I returned to college for a semester at the age of 52. While I was there I took a class on movie making. There was a text book and weekly assignments to watch a movie and write a revue. At the end of the semester, I delivered my final paper to the professor and he read it on the spot. His comment was: “interesting dichotomy here – why is it that you get A’s on all of your papers and F’s on all of your tests? ” My reply was ” The older I get and the more focused I become, the less apt I am to memorize useless information.” He said “Oh, you mean you read the material but you don’t commit it to memory? ” My answer: That’s right, if I ever need the material, I know where to find it. It’s in that book.” He gave me a final B in the course in spite of the fact I had flunked all of his tests.
Incidentally, knowing that I’m really OK, just handicapped and crazy, helps me sleep better, smile a lot, be nicer to people (even if they don’t think I’m cute) and be confident enough to outstrip the depression and disappointments of the human condition without the supplements…..and with a clear head. “Onward and upward” as an old colleague used to say. The world is really not as bad as I used to think it was.
I think its a matter of choice. I can choose to take that pill, or I can feel better on my own. Well, I guess it doesn’t work that way all of the time but I think if I choose to feel better on my own and practice a little bit, I can feel the pain less and get over it a little easier and faster and perhaps even permanently without all of the cop out supplements.

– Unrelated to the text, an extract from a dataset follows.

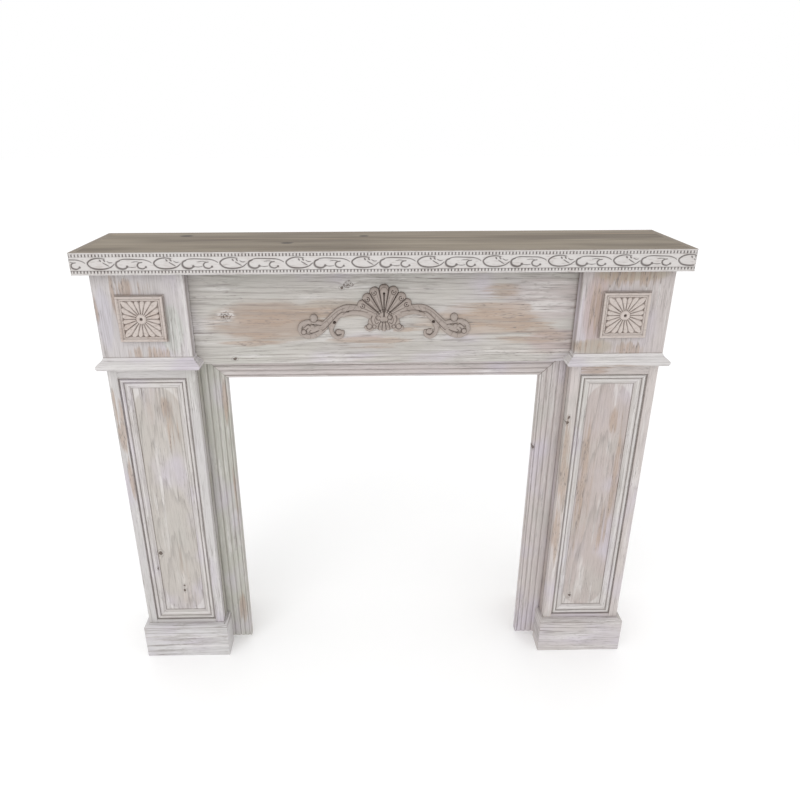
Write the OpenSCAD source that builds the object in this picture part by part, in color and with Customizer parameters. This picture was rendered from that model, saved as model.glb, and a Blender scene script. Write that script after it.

I don’t want to hurt, I don’t want to be sad or depressed, But I don’t want to be dependent on substances to preserve my well being. In short, I would like to be a better person. So, in spite of the crazy world things are always lookin’ up, “I’m happy now, I’m living in the sun” (from the song “Changin’ Up by Ike Picket)
Well we all know it isn’t all that easy to change habits that have been around for awhile but I want to leave the thought with you that with the right attitude and a degree of determination, we can at least head in the right direction with the confidence in knowing that a goal is out there and can be reached and that a little improvement along the way represents success in itself. There are things that need to be stopped “cold turkey” or we can’t move ahead. But it helps to know that It doesn’t matter so much where we are today or how far we have come as it does where we are headed. I hope for me and all my friends out there that we are headed for freedom and more individual responsibility. I guarantee from my own experience that there is a large measure of happiness in it.
Do something nice for someboy before the day is over. It will lift your spirit and make YOU feel better. You are the true beneficiary of your charity for others.